Academic journal article The Psychological Record

Punishment of Schedule-Induced Drinking by Lick-Dependent Delays in Food Presented at Different Frequencies

Article excerpt

Three food-deprived rats (80% of their free-feeding weights) developed schedule-induced drinking after being exposed to a multiple fixed-time schedule (FT 60-s FT 18-s) of food-pellet presentation. A 3-s signaled delay was then initiated by each lick, and the rate of licking was reduced to a much greater extent in the FT 18-s component in two rats. With these rats, a 9-s lick-dependent signaled delay then occurred in the FT 60-s component only, and a reduction was observed in licks per minute similar to that observed previously with the 3-s delay in the richer component. With the third rat the delays which were effective in reducing licking were 6 and 18 s in the FT 18-s and FT 60-s components, respectively. Measures of the percentage of interfood intervals with at least one lick produced less pronounced effects. These results suggest that the ratio between delay length and interfood interval length is critical for lick-dependent delays to be effective in punishing schedule-induced drinking.

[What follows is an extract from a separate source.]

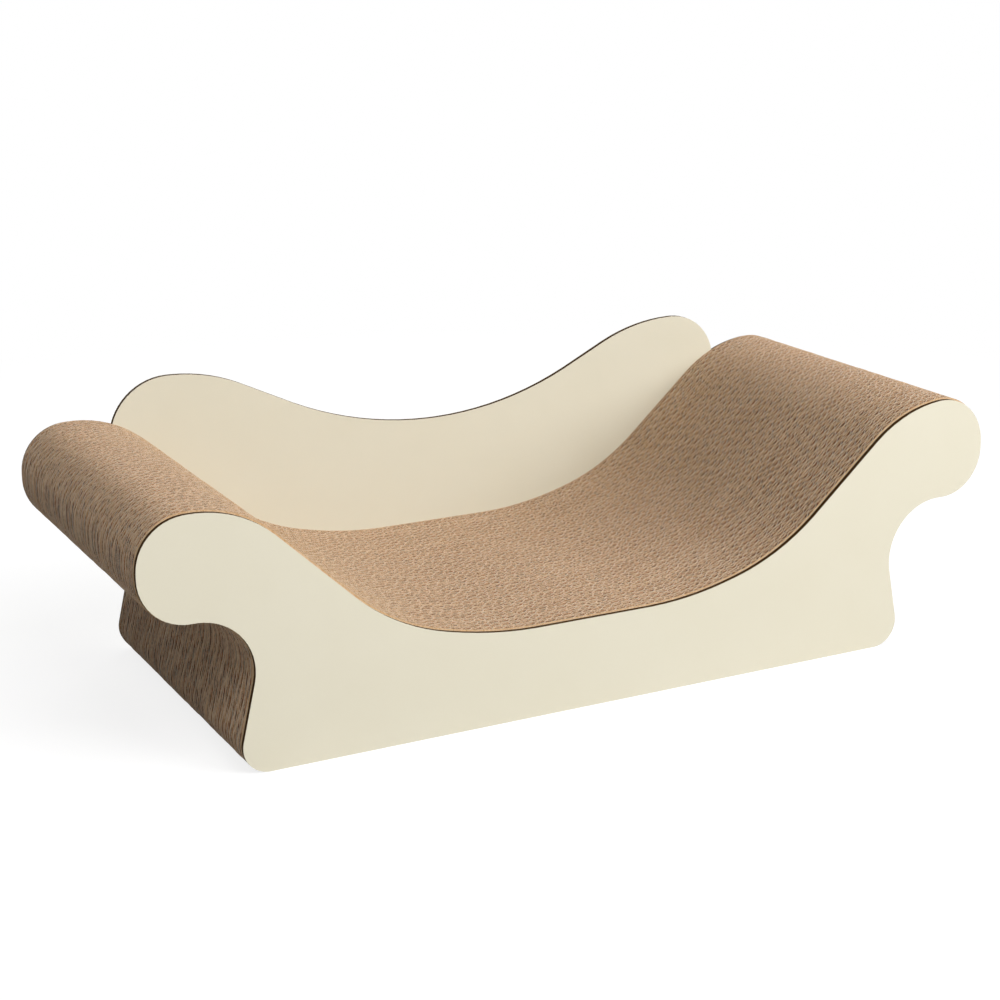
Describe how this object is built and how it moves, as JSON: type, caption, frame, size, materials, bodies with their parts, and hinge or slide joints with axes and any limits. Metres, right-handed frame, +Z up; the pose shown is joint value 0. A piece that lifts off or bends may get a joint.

Falk (1961) found that food-deprived rats exposed to a variable-interval schedule (VI 1-min) of food reinforcement drank excessive amounts of water concurrently with their performance of the operant task. This behavior is unusual because the rats were not deprived of water and no contingency was arranged between their drinking and the delivery of food. Falk (1971) suggested that this schedule-induced polydipsia was the prototype of a behavioral class named "adjunctive behavior," different from operant behavior. The amount of schedule-induced behavior is related to the parameters that define the food reinforcer, such as its magnitude or quality, the rate at which food is presented, or the animal's level of food deprivation (see reviews by Pellon, 1992; Reid & Staddon, 1990; Wetherington, 1982).

There is now considerable evidence showing that the rate of schedule induced drinking is sensitive to environmental consequences programmed in relation to the rats' licking, in a way similar to rats' lever pressing reinforced by food. For example, Bond, Blackman, and Scruton (1973) reported that schedule-induced drinking was reduced by a punishment procedure in which licking produced electric shocks. Pellon and Blackman (1987) showed that schedule-induced drinking can be reliably suppressed by lick-contingent delays in food presentation (see also Flory & Lickfett, 1974; Lamas & Pellon, 1995a). Reberg (1980) observed that schedule-induced drinking was increased when licks produced extra food and decreased when extra food was dependent on not licking. These functional similarities between adjunctive and operant patterns of behavior are important considerations for an adequate explanation of schedule-induced behavior.

The studies by Pellon and Blackman (1987) were the first to demonstrate convincingly a negative punishment effect on schedule-induced drinking. Well-established drinking induced by a fixed-time (FT) 1-min schedule of food pellet presentation (in which no operant response is required for food to be delivered) was punished by 10-s signaled and unsignaled lick-dependent delays in the delivery of food. The suppression of schedule-induced drinking was more marked and better modulated by signaled delays.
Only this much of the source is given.